Thinking about having the van re-chipped........question is, has anybody else had this done, how much, where can I get the part, did you fit it yourself, has it made any difference to the fuel consumption :?: .......or was it worth it..

Keith


----------



## DABurleigh (May 9, 2005)

Just search MHF for Van Aaken, smart box, remapping, engine chip, etc. There is a massive amount of information from MHFers who have had this done. And MHF discounts, too.
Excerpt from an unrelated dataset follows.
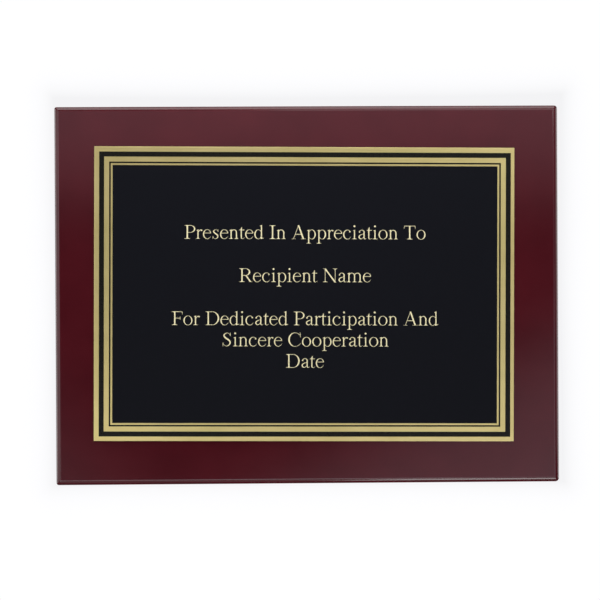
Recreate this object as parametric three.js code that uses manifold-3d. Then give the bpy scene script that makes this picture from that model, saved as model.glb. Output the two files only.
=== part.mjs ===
// A 12 by 9 inch award plaque for a wall: a fibreboard core in a thick glossy lacquer coat, a brass
// engraving plate with enamelled border lines taped to its front, and two keyhole hangers let into its back.
//
// Millimetres. X runs along the width and Z up. The front faces -Y. The origin is the centre of the back,
// on the wall that the plaque hangs on, so every piece lies at y = 0 or in front of it.
import * as THREE from "three";
import { mergeVertices } from "three/addons/utils/BufferGeometryUtils.js";
import Module from "manifold-3d";

const wasm = await Module();
wasm.setup();

// ---------------------------------------------------------------- driving dimensions

const INCH = 25.4;
const GLUE = 0.02; // the film between two pieces that lie face to face
const PAST = 5; // how far a cutter runs past what it cuts

const board = {
  width: 12 * INCH,
  height: 9 * INCH,
  thickness: 16,
  frontEase: 2.2, // radius along the front edges
  backEase: 0.8, // radius along the back edges
  corner: 1.2, // radius of the four corners, seen from the front
};
const lacquer = { thickness: 0.6, coreBackEase: 0.2 };
const backing = { thickness: 0.5, margin: 3.5, corner: 3 };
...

I will draw to your attention to one of my posts on the pros/cons of new chip vs box:
http://www.motorhomefacts.com/ftopicp-170329.html#170329

Dave


----------



## 88927 (May 10, 2005)

Hi Keith
Cannot help directly with this although I know sersol had his Fiat 2.8 remapped and he is thrilled with the result.

Keith

Mods...... Maybe this thread can be moved to the appropriate forum so that it gets better coverage please???


----------



## 100512 (Aug 13, 2006)

Van Aaken, works very well.


----------



## scotsman (Oct 27, 2006)

Hi, got mine remapped by TB Turbos cost £400, has given me more power but not improved MPG, actually down a fraction at 22mpg now compared with25 but least its sitting at 60mph without up and down gears now

I doubt very much u will get improved MPG


----------



## richard863 (May 1, 2005)

blackbirdbiker said:


> Thinking about having the van re-chipped........question is, has anybody else had this done, how much, where can I get the part, did you fit it yourself, has it made any difference to the fuel consumption :?: .......or was it worth it..
> 
> Keith


Is your engine the 156 BHP 2.8JTD?

If you use your van for towing, yes the addition of a chip is immediately apparent. You may be 1 or 2 MPH lower though and there wont be so many gear changes


----------